Green's Functions
put simply, a green's function tells us how a system responds to a single, sharp poke. as usual, the name comes from some person who lived a long time ago called george green.
imagine a calm pond. you drop one pebble at one exact place and one exact moment. ripples spread outward in circles.
now imagine a different pond. this one is muddy, or shallow, or has plants at the bottom. you drop the same pebble in the same way, but the ripples look different. they may spread slower, fade faster, or even distort. the pebble is the same. what changed is the pond.

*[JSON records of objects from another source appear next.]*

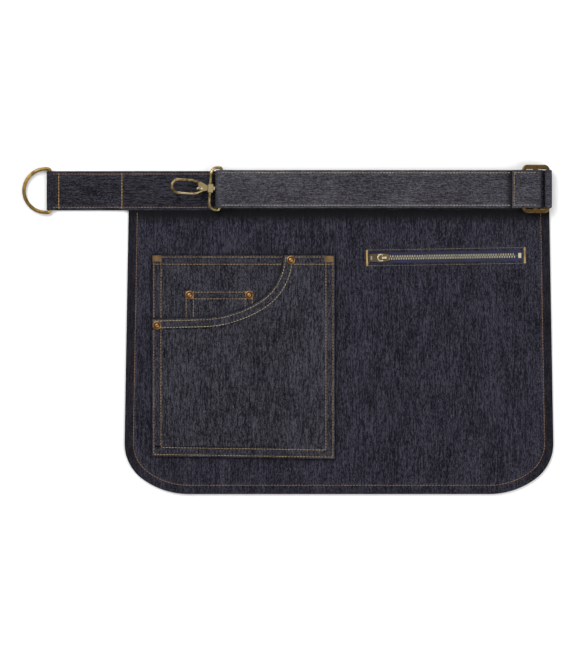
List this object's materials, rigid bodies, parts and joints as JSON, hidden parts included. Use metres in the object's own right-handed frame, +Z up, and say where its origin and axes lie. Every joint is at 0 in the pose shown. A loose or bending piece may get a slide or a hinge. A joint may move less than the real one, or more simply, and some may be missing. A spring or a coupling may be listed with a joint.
{
  "type": "waist apron",
  "caption": "Dark denim waist apron with patch pocket, zip pocket, D-ring tab and an adjustable belt that ends in a swivel snap hook.",
  "frame": {"origin": "on the floor under the middle of the apron's outline, with the apron lying flat on its back", "axes": "+X along the waistband to the slider end, +Y from the hem up to the waistband, +Z up out of the front"},
  "size_m": [0.5316, 0.3294, 0.0185],
  "materials": {
    "denim": "dark indigo denim, twill weave",
    "denim_band": "dark indigo denim, twill weave along the band",
    "denim_strap": "dark indigo denim, doubled and edge stitched",
    "zip_tape": "navy woven tape",
    "pocketing": "plain cotton pocketing",
    "antique_brass": "antiqued, brushed",
    "dark_brass": "antiqued, darker",
    "zip_brass": "bright brass teeth",
    "copper_rivet": "copper-coloured, satin"
  },
  "bodies": {
    "apron": {"main_panel": "denim", "waistband_front": "denim_band", "waistband_back": "denim_band", "slider_loop": "denim_strap", "pocket_backing": "denim", "coin_pocket": "denim", "pocket_front": "denim", "rivet_caps": "copper_rivet", "rivet_backs": "copper_rivet", "zip_tape_upper": "zip_tape", "zip_tape_lower": "zip_tape", "zip_teeth_upper": "zip_brass", "zip_teeth_lower": "zip_brass", "zip_top_stop": "zip_brass", "zip_bottom_stop": "zip_brass", "zip_pocket_bag": "pocketing"},
    "d_ring": {"d_ring": "antique_brass"},
    "belt": {"belt_strap": "denim_strap", "slider_buckle": "dark_brass"},
    "hook_ring": {"hook_ring": "antique_brass"},
    "hook": {"hook_body": "antique_brass", "swivel_post": "antique_brass", "gate_pin": "antique_brass"},
    "gate": {"hook_gate": "antique_brass"},
    "zip_slider": {"zip_slider_body": "antique_brass", "zip_slider_crown": "antique_brass"},
    "zip_pull": {"zip_pull": "antique_brass"}
  },
  "joints": [
    {"name": "d_ring_swing", "type": "hinge", "parent": "apron", "child": "d_ring", "pos_m": [-0.2382, 0.13887, 0.0033], "axis": [0, 1, 0], "range_deg": [0, 170]},
    {"name": "belt_fold", "type": "hinge", "parent": "apron", "child": "belt", "pos_m": [0.2601, 0.14037, 0.0093], "axis": [0, 1, 0], "range_deg": [0, 180]},
    {"name": "ring_swing", "type": "hinge", "parent": "belt", "child": "hook_ring", "pos_m": [-0.0674, 0.14037, 0.0077], "axis": [0.061, 0.9981, 0], "range_deg": [0, 110]},
    {"name": "hook_swivel", "type": "hinge", "parent": "hook_ring", "child": "hook", "pos_m": [-0.07916, 0.14109, 0.00999], "axis": [0.9798, -0.0599, -0.1908], "continuous": true},
    {"name": "gate_open", "type": "hinge", "parent": "hook", "child": "gate", "pos_m": [-0.08635, 0.14083, 0.01138], "axis": [-0.1905, 0.0116, -0.9816], "range_deg": [0, 22], "stiffness_Nm_per_rad": 0.003, "springref_deg": -28.65},
    {"name": "zip_slide", "type": "slide", "parent": "apron", "child": "zip_slider", "axis": [0.9999, 0.0166, 0], "range_m": [0, 0.125]},
    {"name": "pull_flip", "type": "hinge", "parent": "zip_slider", "child": "zip_pull", "pos_m": [0.09621, 0.07185, 0.0037], "axis": [-0.0166, 0.9999, 0], "range_deg": [0, 170]}
  ]
}
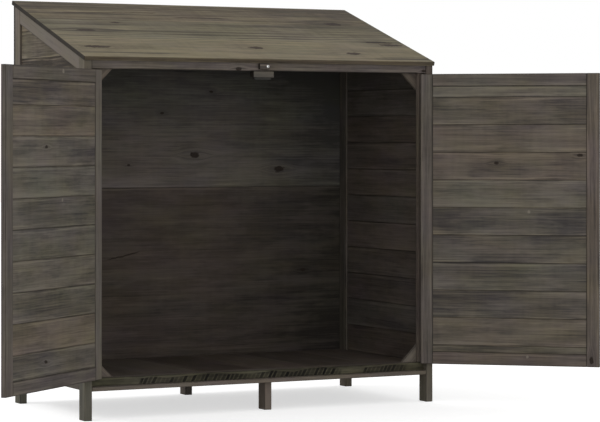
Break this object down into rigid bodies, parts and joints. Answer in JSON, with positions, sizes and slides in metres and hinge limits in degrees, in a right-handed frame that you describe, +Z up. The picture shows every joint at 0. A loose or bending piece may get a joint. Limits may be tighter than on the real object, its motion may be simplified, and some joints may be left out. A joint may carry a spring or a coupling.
{
  "type": "garden storage cabinet",
  "caption": "Low wooden garden cabinet on short legs with a sloping board roof, level slat walls, a boarded floor and framed doors that open wide.",
  "frame": {"origin": "on the ground, on the middle line of the cabinet, at the middle of the row of rear feet", "axes": "+Z up, +X to the right and -Y out of the door opening, as seen from the front"},
  "size_m": [1.6806, 0.845, 1.0869],
  "materials": {
    "frame_wood": "dark grey-brown stain on sawn softwood, matt",
    "slat_wood": "dark grey-brown stain on planed softwood slats, matt",
    "back_wood": "dark stain on wide glued softwood boards, matt",
    "floor_wood": "dark stain on softwood floor boards, matt",
    "roof_wood": "weathered grey-brown stain on softwood roof boards, matt",
    "hinge_steel": "galvanised sheet steel",
    "screw_steel": "bright zinc-plated screws",
    "washer_plastic": "matt"
  },
  "bodies": {
    "cabinet": {"back_panel_lower": "back_wood", "back_panel_upper": "back_wood", "door_stop_block": "frame_wood", "floor_board_1": "floor_wood", "floor_board_2": "floor_wood", "floor_board_3": "floor_wood", "floor_board_4": "floor_wood", "floor_board_5": "floor_wood", "floor_board_6": "floor_wood", "floor_front_batten": "frame_wood", "floor_front_bearer": "frame_wood", "floor_rear_bearer": "frame_wood", "front_bottom_rail": "frame_wood", "front_left_post": "frame_wood", "front_middle_leg": "frame_wood", "front_right_post": "frame_wood", "front_top_rail": "frame_wood", "left_bottom_rail": "frame_wood", "left_frame_hinge_leaves": "hinge_steel", "left_frame_hinge_screws": "screw_steel", "left_hinge_pins": "hinge_steel", "left_lower_gusset": "frame_wood", "left_rake_rail": "frame_wood", "left_side_slats": "slat_wood", "left_stop_batten": "frame_wood", "left_upper_gusset": "frame_wood", "rear_bottom_rail": "frame_wood", "rear_left_post": "frame_wood", "rear_middle_leg": "frame_wood", "rear_right_post": "frame_wood", "rear_top_rail": "frame_wood", "right_bottom_rail": "frame_wood", "right_frame_hinge_leaves": "hinge_steel", "right_frame_hinge_screws": "screw_steel", "right_hinge_pins": "hinge_steel", "right_lower_gusset": "frame_wood", "right_rake_rail": "frame_wood", "right_side_slats": "slat_wood", "right_stop_batten": "frame_wood", "right_upper_gusset": "frame_wood", "roof_board_1": "roof_wood", "roof_board_2": "roof_wood", "roof_board_3": "roof_wood", "turn_button_screw": "screw_steel", "turn_button_washer": "washer_plastic"},
    "left_door": {"left_door_bottom_rail": "frame_wood", "left_door_free_stile": "frame_wood", "left_door_hinge_leaves": "hinge_steel", "left_door_hinge_screws": "screw_steel", "left_door_hinge_stile": "frame_wood", "left_door_slats": "slat_wood", "left_door_top_rail": "frame_wood"},
    "right_door": {"right_door_bottom_rail": "frame_wood", "right_door_free_stile": "frame_wood", "right_door_hinge_leaves": "hinge_steel", "right_door_hinge_screws": "screw_steel", "right_door_hinge_stile": "frame_wood", "right_door_slats": "slat_wood", "right_door_top_rail": "frame_wood"},
    "turn_button": {"turn_button": "frame_wood"}
  },
  "joints": [
    {"name": "left_door_hinge", "type": "hinge", "parent": "cabinet", "child": "left_door", "pos_m": [-0.4785, -0.4844, 0.4965], "axis": [0, 0, -1], "range_deg": [-140, 35]},
    {"name": "right_door_hinge", "type": "hinge", "parent": "cabinet", "child": "right_door", "pos_m": [0.4785, -0.4844, 0.4965], "axis": [0, 0, 1], "range_deg": [-139, 36]},
    {"name": "turn_button_pivot", "type": "hinge", "parent": "cabinet", "child": "turn_button", "pos_m": [0.0045, -0.4865, 0.9017], "axis": [0, -1, 0], "range_deg": [0, 90]}
  ]
}
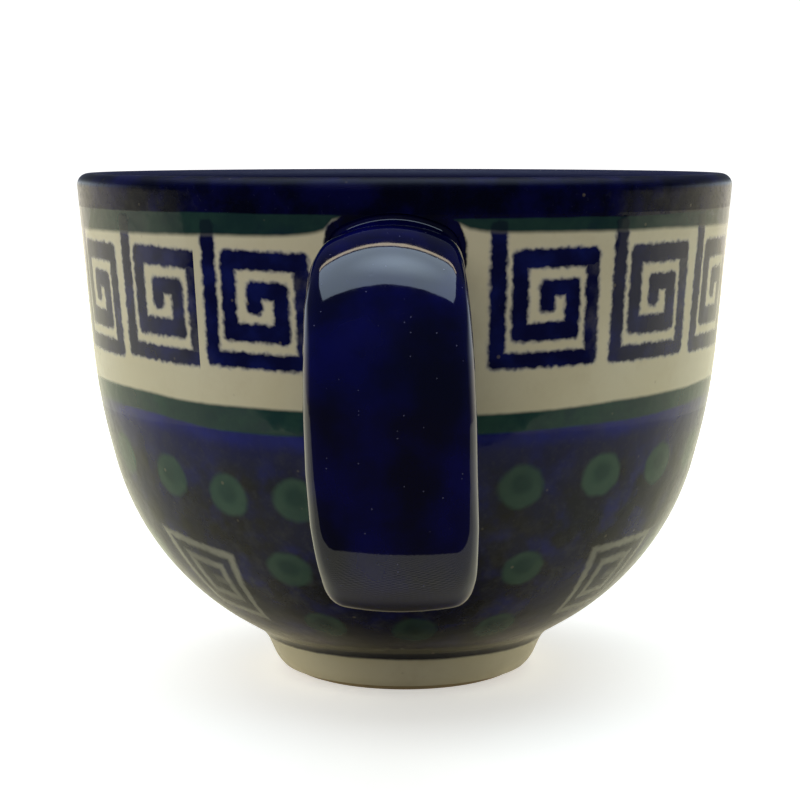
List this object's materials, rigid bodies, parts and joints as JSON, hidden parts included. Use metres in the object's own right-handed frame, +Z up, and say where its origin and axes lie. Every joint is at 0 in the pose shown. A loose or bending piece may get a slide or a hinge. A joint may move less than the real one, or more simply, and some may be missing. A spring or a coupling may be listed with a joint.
{
  "type": "polish stoneware mug",
  "caption": "Stoneware cup with a rounded bowl, narrow foot and wide strap handle, hand-stamped in cobalt and green under clear glaze.",
  "frame": {"origin": "centre of the foot ring, on the plane that the mug stands on", "axes": "+Z up along the mug's axis; the handle points to -Y; X runs across the handle"},
  "size_m": [0.1154, 0.1465, 0.0895],
  "materials": {
    "bare_stoneware": "matt",
    "clay_slip": "matt",
    "cobalt_glaze": "gloss",
    "green_glaze": "gloss",
    "cream_glaze": "gloss",
    "sponged_blue_glaze": "gloss"
  },
  "bodies": {
    "root": {"stoneware_body": "bare_stoneware", "handle_strap": "bare_stoneware", "upper_handle_joint": "clay_slip", "lower_handle_joint": "clay_slip", "cobalt_rim_band": "cobalt_glaze", "upper_green_band": "green_glaze", "key_band_glaze": "cream_glaze", "lower_green_band": "green_glaze", "dotted_field_glaze": "sponged_blue_glaze", "foot_glaze": "cream_glaze", "inner_glaze": "cream_glaze", "base_glaze": "cream_glaze", "handle_glaze": "cobalt_glaze"}
  },
  "joints": []
}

for a given pond, that ripple pattern is its green's function. it captures how that specific system responds to a tiny, localised disturbance.
now suppose you have a differential equation of the form:
$$\mathcal{L}\, u(x) = f(x)$$where $\mathcal{L}$ is some linear differential operator (think: something involving derivatives, like $-\frac{d^2}{dx^2}$), $f(x)$ is the forcing term (the pattern of pebbles), and $u(x)$ is the response you want to find.
the green's function $G(x, x')$ is defined as the solution to this equation when the forcing is a single infinitely sharp spike at position $x'$:
$$\mathcal{L}\, G(x, x') = \delta(x - x')$$the $\delta(x - x')$ is the dirac delta function. it is zero everywhere except at $x = x'$, where it is infinite in just the right way so that its integral equals one. it is the mathematical idealisation of a single pebble dropped at exactly one point.
now here is the powerful idea. if you know how the pond responds to one pebble, you know how it responds to any pattern of pebbles.
a complicated forcing $f(x)$ can be thought of as a continuous superposition of delta spikes, one at each point $x'$, each with weight $f(x')$:
$$f(x) = \int f(x')\, \delta(x - x')\, dx'$$because $\mathcal{L}$ is linear, effects add. so the solution $u(x)$ is just the corresponding superposition of green's function responses:
$$u(x) = \int G(x, x')\, f(x')\, dx'$$this is the convolution integral. it says: to find the response to any forcing, slide the green's function across every point, weight it by how hard you're poking at that point, and add everything up. the complicated problem reduces to a single integral once you know $G$.
to make this concrete, consider the one-dimensional heat equation on the real line. heat spreads through a rod according to:
$$\frac{\partial u}{\partial t} = \frac{\partial^2 u}{\partial x^2}$$if at time $t = 0$ all the heat is concentrated at a single point $x = 0$, meaning the initial condition is $u(x, 0) = \delta(x)$, then the solution is:
$$G(x, t) = \frac{1}{\sqrt{4\pi t}}\, e^{-x^2 / 4t}$$this is a gaussian. it starts as an infinitely sharp spike and spreads outward over time, getting wider and shorter while its total area stays exactly one. that is the green's function of the heat equation: the response to a single point source of heat, showing how warmth diffuses through the rod from one localised spot.
once you have this, the solution for any initial temperature distribution $f(x)$ is immediately:
$$u(x, t) = \int_{-\infty}^{\infty} G(x - x', t)\, f(x')\, dx' = \frac{1}{\sqrt{4\pi t}} \int_{-\infty}^{\infty} e^{-(x-x')^2/4t}\, f(x')\, dx'$$you do not need to solve the equation again. you just integrate.
this is what makes green's functions so useful. the hard work of understanding the system is done once, when you find $G$. after that, any forcing, any initial condition, any pattern of pebbles, becomes a matter of integration rather than solving a new differential equation from scratch.